Tornando alla nostra cara Direttora e curatrice, chiediamo questo scorcio di stagione cosa ci riservi ed effettivamente si annuncia un finale col botto, contrappuntato da diversi spettacoli di spicco e sicuro appeal. Ricordiamo per esempio, sabato 25 marzo, Filippo Nigro per la regia di Fabrizio Arcuri, in Every brilliant thing, ovvero le cose per cui vale la pena vivere, a seguire Maria Paiato con una sua rilettura dalla saga dei Bostoniani di Henry James e, attesissimo, l’Angelo della storia di Compagnia Sotterraneo, che ha trionfato ai recenti premi Ubu.

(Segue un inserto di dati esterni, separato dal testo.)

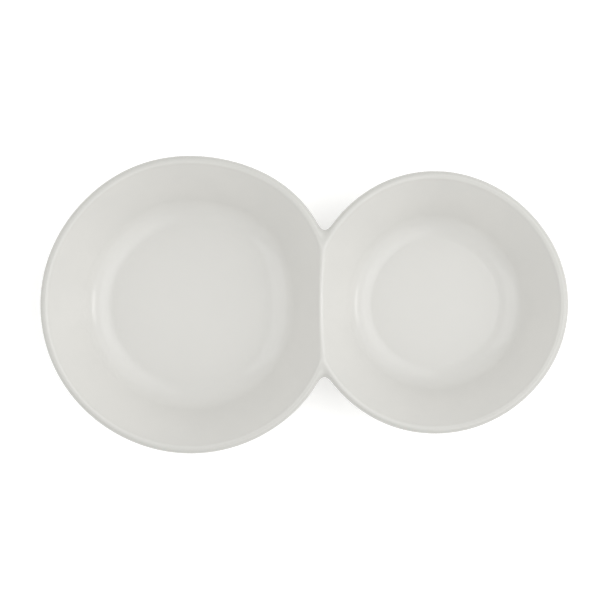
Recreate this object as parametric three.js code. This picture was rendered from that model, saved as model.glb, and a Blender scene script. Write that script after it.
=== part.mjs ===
import * as THREE from 'three';
import { ParametricGeometry } from 'three/addons/geometries/ParametricGeometry.js';
import { mergeVertices } from 'three/addons/utils/BufferGeometryUtils.js';

// Two-bowl serving dish. Millimetres, +Z up, +X towards the small bowl.
// The origin is on the table, under the middle of the dish's bounding box.

const degrees = Math.PI / 180;

// Section shared by both bowls
const rimHeight = 60;
const lipRadius = 2.9;
const wallThickness = 2 * lipRadius;
const wallSlope = 57.5 * degrees;
const creaseInset = 28.8;

// Rounding where the two bowls run into each other: its width along the ridge, what it gains
// by the time it reaches the notches, and how far out they lie
const ridgeBlend = 4;
const notchBlend = 4.9;
const notchReach = 50;

// Band beside the ridge whose section is squeezed, and the gap between the two meshes
const ridgeReach = 22;
const seamGap = 0.3;

// Feet
const footGap = 0.3;
const footEdge = 1.2;
const footFlare = 1;

// Lobes make the hand-shaped outlines: waves round the rim, their height, and their turn
const largeBowl = {
  x: -78.25,
  y: 0.26,
  radius: 102.23,
  lobes: [
    { count: 2, swell: 0.38, phase: 53 * degrees },
    { count: 3, swell: 0.68, phase: 57.5 * degrees },
    { count: 4, swell: 0.46, phase: 44 * degrees },
    { count: 5, swell: 0.41, phase: -31 * degrees },
    { count: 6, swell: 0.19, phase: -21 * degrees },
  ],
  towards: 0,
  filletRadius: 23.5,
  footRadius: 49,
  footWidth: 6,
  seamRays: 24,
  rimRays: 90,
};

const smallBowl = {
  x: 90.51,
  y: 1.28,
  radius: 89.73,
  lobes: [
    { count: 3, swell: 0.49, phase: -12.7 * degrees },
    { count: 4, swell: 0.24, phase: 3.7 * degrees },
  ],
  towards: Math.PI,
  filletRadius: 20.5,
  footRadius: 39,
  footWidth: 6,
  seamRays: 24,
  rimRays: 78,
};

// Inset and height of the crease where the straight wall turns into the fillet
const lipInnerInset = lipRadius * (1 + Math.sin(wallSlope));
const lipOuterInset = lipRadius * (1 - Math.sin(wallSlope));
const lipDrop = lipRadius * Math.cos(wallSlope);
const wallDrop = (creaseInset - lipInnerInset) * Math.tan(wallSlope);
const creaseHeight = rimHeight - lipRadius + lipDrop - wallDrop;

function floorHeight(bowl) {
  return creaseHeight - bowl.filletRadius * (1 - Math.cos(wallSlope));
}

// Inset from the rim at which the flat floor begins
function floorInset(bowl) {
  return creaseInset + bowl.filletRadius * Math.sin(wallSlope);
}

function outlineRadius(bowl, angle) {
  let radius = bowl.radius;
  for (const lobe of bowl.lobes) {
    radius += lobe.swell * Math.cos(lobe.count * (angle - lobe.phase));
  }
  return radius;
}

// Distance of a point inside one bowl's own outline
function insideBowl(bowl, x, y) {
  const alongX = x - bowl.x;
  const alongY = y - bowl.y;
  return outlineRadius(bowl, Math.atan2(alongY, alongX)) - Math.hypot(alongX, alongY);
}

// Distance inside the common outline: the larger of the two, filled in where they are nearly equal
function insideDish(x, y) {
  const large = insideBowl(largeBowl, x, y);
  const small = insideBowl(smallBowl, x, y);
  const blend = ridgeBlend + notchBlend * Math.min(Math.abs(y) / notchReach, 1) ** 4;
  const overlap = Math.max(blend - Math.abs(large - small), 0);
  return Math.max(large, small) + overlap ** 2 / (4 * blend);
}

// Height of the inner surface at an inset: lip, straight wall, fillet, floor
function innerHeight(bowl, inset) {
  const filletRun = Math.max(floorInset(bowl) - inset, 0);
  if (inset < lipInnerInset) {
    return rimHeight - lipRadius + Math.sqrt(lipRadius ** 2 - (inset - lipRadius) ** 2);
  }
  if (inset < creaseInset) {
    return creaseHeight + (creaseInset - inset) * Math.tan(wallSlope);
  }
  return floorHeight(bowl) + bowl.filletRadius - Math.sqrt(bowl.filletRadius ** 2 - filletRun ** 2);
}

// Height of the outer surface at an inset: underside of the lip, straight wall, fillet, flat base
function outerHeight(bowl, inset) {
  const radius = bowl.filletRadius + wallThickness;
  const filletRun = Math.max(floorInset(bowl) - inset, 0);
  if (inset < lipOuterInset) {
    return rimHeight - lipRadius - Math.sqrt(lipRadius ** 2 - (inset - lipRadius) ** 2);
  }
  if (filletRun > radius * Math.sin(wallSlope)) {
    return rimHeight - lipRadius - lipDrop - (inset - lipOuterInset) * Math.tan(wallSlope);
  }
  return floorHeight(bowl) + bowl.filletRadius - Math.sqrt(radius ** 2 - filletRun ** 2);
}

// Insets of the section's points, from the middle of the floor out to the edge of the lip
function innerInsets(bowl) {
  const insets = [Infinity];
  const filletSteps = 6;
  for (let step = 0; step <= filletSteps; step += 1) {
    const turn = (wallSlope * step) / filletSteps;
    insets.push(floorInset(bowl) - bowl.filletRadius * Math.sin(turn));
  }
  insets.push((creaseInset + lipInnerInset) / 2);
  const lipSteps = 6;
  for (let step = 0; step <= lipSteps; step += 1) {
    const turn = wallSlope - ((wallSlope + Math.PI / 2) * step) / lipSteps;
    insets.push(lipRadius * (1 + Math.sin(turn)));
  }
  return insets;
}

// The same along the underside, from the edge of the lip back to the middle
function outerInsets(bowl) {
  const radius = bowl.filletRadius + wallThickness;
  const outerCrease = floorInset(bowl) - radius * Math.sin(wallSlope);
  const insets = [0, lipOuterInset / 4, lipOuterInset, (lipOuterInset + outerCrease) / 2];
  const filletSteps = 5;
  for (let step = filletSteps; step >= 0; step -= 1) {
    insets.push(floorInset(bowl) - radius * Math.sin((wallSlope * step) / filletSteps));
  }
  insets.push(Infinity);
  return insets;
}

// Root of a falling function between low and high
function solveFalling(fall, low, high) {
  let below = low;
  let above = high;
  for (let step = 0; step < 50; step += 1) {
    const middle = (below + above) / 2;
    if (fall(middle) > 0) {
      below = middle;
    } else {
      above = middle;
    }
  }
  return (below + above) / 2;
}

// One ray from a bowl's middle: where it ends, on the lip's edge or on the seam, and how deep inside
function traceRay(bowl, other, angle) {
  const pointAt = (reach) => [bowl.x + reach * Math.cos(angle), bowl.y + reach * Math.sin(angle)];
  const insetAt = (reach) => insideDish(...pointAt(reach));
  const leadAt = (reach) => insideBowl(bowl, ...pointAt(reach)) - insideBowl(other, ...pointAt(reach));
  const seamReach = solveFalling((reach) => leadAt(reach) - seamGap, 0, 1.5 * bowl.radius);
  const seamInset = insetAt(seamReach);
  if (seamInset > 0) {
    return { pointAt, insetAt, endReach: seamReach, endInset: seamInset, seamInset };
  }
  const endReach = solveFalling(insetAt, 0, seamReach);
  return { pointAt, insetAt, endReach, endInset: 0, seamInset };
}

// Ray angles are denser at the notches, where the lip turns sharply
function rayAngles(bowl, other) {
  const seamDepth = (aside) => traceRay(bowl, other, bowl.towards + aside).seamInset;
  const left = solveFalling(seamDepth, 0, 1);
  const right = -solveFalling((aside) => seamDepth(-aside), 0, 1);
  const crowd = (part) => part - (0.65 * Math.sin(2 * Math.PI * part)) / (2 * Math.PI);
  const angles = [];
  for (let ray = 0; ray < bowl.seamRays; ray += 1) {
    angles.push(bowl.towards + right + (left - right) * crowd(ray / bowl.seamRays));
  }
  const rest = 2 * Math.PI - (left - right);
  for (let ray = 0; ray < bowl.rimRays; ray += 1) {
    angles.push(bowl.towards + left + rest * crowd(ray / bowl.rimRays));
  }
  return angles;
}

// Points of one ray's closed section. Near the ridge the outer insets are squeezed inside the seam.
function raySection(bowl, other, angle) {
  const ray = traceRay(bowl, other, angle);
  const squeeze = (inset) => Math.max(inset, ray.endInset + inset * (1 - ray.endInset / ridgeReach));
  const place = (inset, height) => {
    const fitted = squeeze(inset);
    if (inset === Infinity) {
      return new THREE.Vector3(bowl.x, bowl.y, height(bowl, inset));
    }
    const depth = (r) => ray.insetAt(r) - fitted;
    const reach = inset === 0 ? ray.endReach : solveFalling(depth, 0, ray.endReach);
    return new THREE.Vector3(...ray.pointAt(reach), height(bowl, fitted));
  };
  const inner = innerInsets(bowl).map((inset) => place(Math.max(inset, 0), innerHeight));
  const outer = outerInsets(bowl).map((inset) => place(inset, outerHeight));
  return [...inner, ...outer];
}

// Two corners of a face that fall on one point leave no face
function dropEmptyFaces(geometry) {
  const index = geometry.index.array;
  const kept = [];
  for (let at = 0; at < index.length; at += 3) {
    const [a, b, c] = [index[at], index[at + 1], index[at + 2]];
    if (a !== b && b !== c && c !== a) {
      kept.push(a, b, c);
    }
  }
  geometry.setIndex(kept);
  return geometry;
}

function bowlGeometry(bowl, other) {
  const sections = rayAngles(bowl, other).map((angle) => raySection(bowl, other, angle));
  const rays = sections.length;
  const steps = sections[0].length - 1;
  const surface = (u, v, target) => {
    target.copy(sections[Math.round(u * rays) % rays][Math.round((1 - v) * steps)]);
  };
  const sheet = new ParametricGeometry(surface, rays, steps);
  sheet.deleteAttribute('normal');
  sheet.deleteAttribute('uv');
  const geometry = dropEmptyFaces(mergeVertices(sheet, 0.001));
  geometry.computeVertexNormals();
  return geometry;
}

// Ring under the floor: rounded lower edges, sides that flare upwards, flat top just under the base
function footGeometry(bowl) {
  const top = floorHeight(bowl) - wallThickness - footGap;
  const half = bowl.footWidth / 2;
  const section = new THREE.Path();
  section.moveTo(bowl.footRadius - half - footFlare, top);
  section.lineTo(bowl.footRadius - half, footEdge);
  section.absarc(bowl.footRadius - half + footEdge, footEdge, footEdge, Math.PI, 1.5 * Math.PI);
  section.absarc(bowl.footRadius + half - footEdge, footEdge, footEdge, -0.5 * Math.PI, 0);
  section.lineTo(bowl.footRadius + half + footFlare, top);
  section.lineTo(bowl.footRadius - half - footFlare, top);
  const ring = new THREE.LatheGeometry(section.getPoints(1), 72);
  ring.rotateX(Math.PI / 2);
  ring.translate(bowl.x, bowl.y, 0);
  ring.deleteAttribute('normal');
  ring.deleteAttribute('uv');
  const geometry = dropEmptyFaces(mergeVertices(ring, 0.001));
  geometry.computeVertexNormals();
  return geometry;
}

function glaze() {
  return new THREE.MeshStandardMaterial({ color: 0xe9e6de, roughness: 0.12, metalness: 0 });
}

function bareClay() {
  return new THREE.MeshStandardMaterial({ color: 0xcdbfa8, roughness: 0.85, metalness: 0 });
}

function named(name, geometry, material) {
  const mesh = new THREE.Mesh(geometry, material);
  mesh.name = name;
  return mesh;
}

const group = new THREE.Group();
group.add(named('large_bowl', bowlGeometry(largeBowl, smallBowl), glaze()));
group.add(named('small_bowl', bowlGeometry(smallBowl, largeBowl), glaze()));
group.add(named('large_foot_ring', footGeometry(largeBowl), bareClay()));
group.add(named('small_foot_ring', footGeometry(smallBowl), bareClay()));

export default group;
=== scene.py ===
from math import cos, pi, radians, sin, tan

import bpy
import numpy as np
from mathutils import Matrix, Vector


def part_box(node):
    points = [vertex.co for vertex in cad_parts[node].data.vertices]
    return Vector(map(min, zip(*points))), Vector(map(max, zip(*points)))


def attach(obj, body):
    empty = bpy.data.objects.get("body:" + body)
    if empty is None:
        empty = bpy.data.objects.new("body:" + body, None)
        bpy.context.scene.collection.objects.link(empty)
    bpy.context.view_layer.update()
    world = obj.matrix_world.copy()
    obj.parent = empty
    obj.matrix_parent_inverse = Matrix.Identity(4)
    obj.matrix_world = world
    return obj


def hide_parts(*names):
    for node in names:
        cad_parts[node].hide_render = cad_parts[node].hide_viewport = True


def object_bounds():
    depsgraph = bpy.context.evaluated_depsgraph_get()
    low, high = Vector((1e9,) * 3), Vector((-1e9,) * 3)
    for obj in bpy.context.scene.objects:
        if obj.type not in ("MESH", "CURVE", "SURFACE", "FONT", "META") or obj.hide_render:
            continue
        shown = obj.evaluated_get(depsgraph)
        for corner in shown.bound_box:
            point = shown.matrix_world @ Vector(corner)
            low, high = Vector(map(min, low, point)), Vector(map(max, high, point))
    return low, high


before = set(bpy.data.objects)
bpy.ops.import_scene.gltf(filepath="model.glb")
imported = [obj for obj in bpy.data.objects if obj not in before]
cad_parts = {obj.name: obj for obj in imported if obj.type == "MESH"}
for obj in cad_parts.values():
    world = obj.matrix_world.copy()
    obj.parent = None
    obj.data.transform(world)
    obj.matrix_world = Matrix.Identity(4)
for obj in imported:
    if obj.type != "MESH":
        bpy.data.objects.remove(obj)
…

Mi congedo da Santoro, chiedendole una sorta di ricetta-elisir, forse politica, che consenta di mantenere uno sguardo giovane e attento sul mondo:- curiosità, chiosa, assenza di pregiudizio sulla libertà nei linguaggi ma anche, permettimi, un pizzico di quello spirito militante che ci fece tutti un po’ più ricchi moralmente e culturalmente qualche decennio fa, a dispetto delle letture a senso unico sugli anni di piombo. Non mi sto riferendo all’attivismo dal basso, perché quello con nuove forme esiste ancora. Intendo la militanza delle e nelle istituzioni, che è la cosa più difficile ed è un sicuro antidoto contro la politica dei piani altri, dei salotti, delle stanze segrete, dei think tanks che diventano poi autentiche stanze dei bottoni. recuperare contatti vitali e darsi anche tempo. Le esperienze devono trovare anche il modo di mettere radici, o di mettersi in discussione leggendo, studiando, confrontando, pensando. E se si fallisce, bisognerebbe darsi il tempo di correggere, rifare, modificare e non buttare via tutto e passare oltre. La mia indole meditativa, il mio modo di vivere il tempo e le relazioni mi suggeriscono questo approccio. Io che ho apprezzato anche la vena narrativa di Cira, sorridendo non posso fare a meno di pensare che almeno bisognerebbe concedersi il tempo sospeso di un tragitto in autobus da Casalecchio a s Donato, come accadeva alle sue amabili anziane, per potersi costruire piccole griglie di senso pret a porter.